Nagios – services.cfg
define service{
        use                                       debian5-linuxservice
        host_name                       Google WWW server
        service_description      Between IP 210.5.40.153 to 209.85.250.237
        action_url                          /nagios/pnp/index.php?host=$HOSTNAME$&srv=$SERVICEDESC$
        check_command            check_time_between_hosts!210.5.40.153!113.23.161.66!10!20
       }
* Note, the template debian5-linuxservice and debian5-linuxserver is not default and you need to define one first or use the defaults
Now, just restart Nagios to make it work.

More info
In order for you to know the hop you wish to monitor, simply do a traceroute;
# traceroute -n -q 1 209.85.175.105
-n = Numeric output
- q 1= Only do a single query
In this example below, I am tracing to one of Google’s servers at 209.85.175.105, the output of the trace is like below (NOTE!: actual IPs have been changed)
1  111.22.42.3  0.554 ms
2  111.22.40.153  0.667 ms
3  111.22.40.125  1.026 ms
4  203.188.233.121  1.218 ms
5  203.188.233.205  1.488 ms
6  113.23.161.66  1.627 ms
7  209.85.242.246  1.542 ms
8  209.85.242.125  2.322 ms
9  66.249.94.158  3.075 ms
10  209.85.175.105  2.801 ms

So lets say you wish to trace the time between IP 111.22.40.153 and IP113.23.161.66, simply use the plugin with these values on the CLI (to test);
# ./trace-time 209.85.175.105 111.2.40.153 113.23.161.66 10 20
And the output will look like this;
OK(5.909): Time OK|'111.22.40.153-->113.23.161.66'=5.909;10;20;;
*Which is a typical output expected by Nagios with PNP graphing enabled
Graphs will look like this
image

1 comment:

Anonymous said...

Sanjay, nice job.

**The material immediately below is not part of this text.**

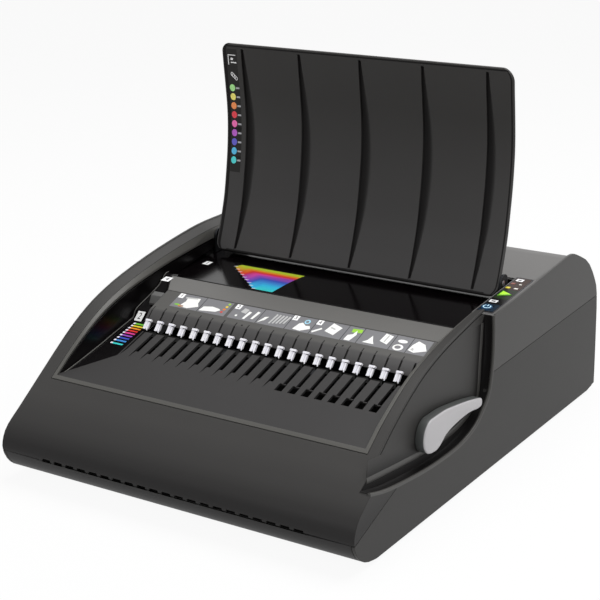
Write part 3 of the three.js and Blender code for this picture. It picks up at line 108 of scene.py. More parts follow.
table_mesh = bpy.data.meshes.new("table")
table_mesh.from_pydata([(x * table_half, y * table_half, 0) for x, y in ((-1, -1), (1, -1), (1, 1), (-1, 1))], [],
                       [(0, 1, 2, 3)])
table = bpy.data.objects.new("table", table_mesh)
scene.collection.objects.link(table)
# White laminate: it shows as plain white, and the share of its matt face that shows keeps the shadow.
table_top = bpy.data.materials.new("white_table_top")
table_top.use_nodes = True
tree = table_top.node_tree
tree.nodes.clear()
matt = node(tree, "ShaderNodeBsdfDiffuse", {"Color": linear("#e4e4e4")})
bright = node(tree, "ShaderNodeEmission", {"Color": white, "Strength": 1.0})
shown = node(tree, "ShaderNodeMixShader", {0: table_glow, 1: matt.outputs[0], 2: bright.outputs[0]})
top = node(tree, "ShaderNodeMixShader", {0: background_rays(tree), 1: matt.outputs[0], 2: shown.outputs[0]})
node(tree, "ShaderNodeOutputMaterial", {"Surface": top.outputs[0]})
table_mesh.materials.append(table_top)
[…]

I did some testing to see if I could adapt the code for my need of testing a MPLS connection between offices. I was thinking of using it to test the Primary (ideal) connection. We discovered that you are not testing if the IPs are actually in the traceroute results. Lets say the second hop IP drops off the network. You are still giving a time result. I think you need to test if numberip1 and numberip2 are in the traceroute results. The answer is blank when they are missing. This should make your plugin more reliable.